Les voix de Hollande/Joly se répartissent d’une part chez Macron et de l'autre chez Mélenchon qui augmente de 5 points. Hamon ne rassemble pas encore autant que le "presque ex-président" socialiste, malgré de forts engagements pour les LGBT.
Quels sont les sujets qui mobilisent ?
Parmi les sujets essentiels pour déterminer leurs votes, vient d’abord le travail (77% des répondants), l’éducation (49,6%) et la sécurité (45,1%). Puis les impôts (40,2%), les droits LGBT en cinquième position (36%), et enfin l’immigration (29,9%). La lutte contre le VIH ne recueille que 8,1% des suffrages.
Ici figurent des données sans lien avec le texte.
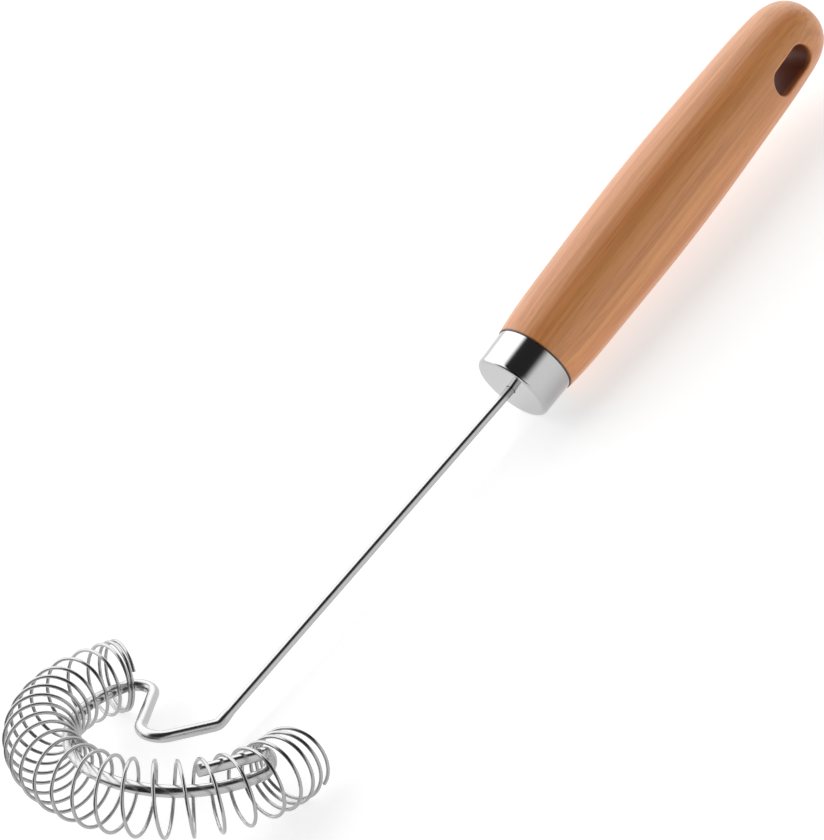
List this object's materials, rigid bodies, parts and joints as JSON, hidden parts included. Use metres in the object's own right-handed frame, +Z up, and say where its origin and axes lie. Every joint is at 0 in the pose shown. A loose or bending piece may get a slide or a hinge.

L’environnement et l’écologie n’étaient pas listés parmi les propositions, mais ont été spontanément cités par les répondants.
La droitisation de l'électorat gay continue
En février 2016 (donc bien avant les échéances et déclarations de candidatures), une enquête du CEVIPOF révélait qu’un tiers des couples homos mariés avait voté Front national aux régionales (38,6 % des couples gays, 26% pour les couples lesbiens), soit davantage que les couples hétérosexuels. Depuis 2012, la droitisation de l'électorat homosexuel est palpable. Didier Lestrade, militant d'Act Up-Paris et journaliste fondateur de TÊTU il y a plus de vingt ans, publiait cette année-là Pourquoi les gays sont-ils passés à droite. Il écrivait alors :
Nous connaissons un changement sans précédent : les années 2000 voient l'instrumentalisation de la cause LGBT contre d'autres minorités. Les gays contre les Arabes et les Noirs.
François Kraus, directeur d'étude à l'Ifop, s'est également penché sur la tentation populiste chez les gays et le phénomène de l'"homonationalisme", au lendemain de l'attentat d'Orlando survenu l'été dernier.
Les gays influeront-ils sur cette élection comme dans les débats de société ? Seront-ils plus conservateurs ou plus progressistes que les hétéros ? Résultat lors du premier tour de l'élection présidentielle, le 23 avril, puis au second tour, le 7 mai 2017.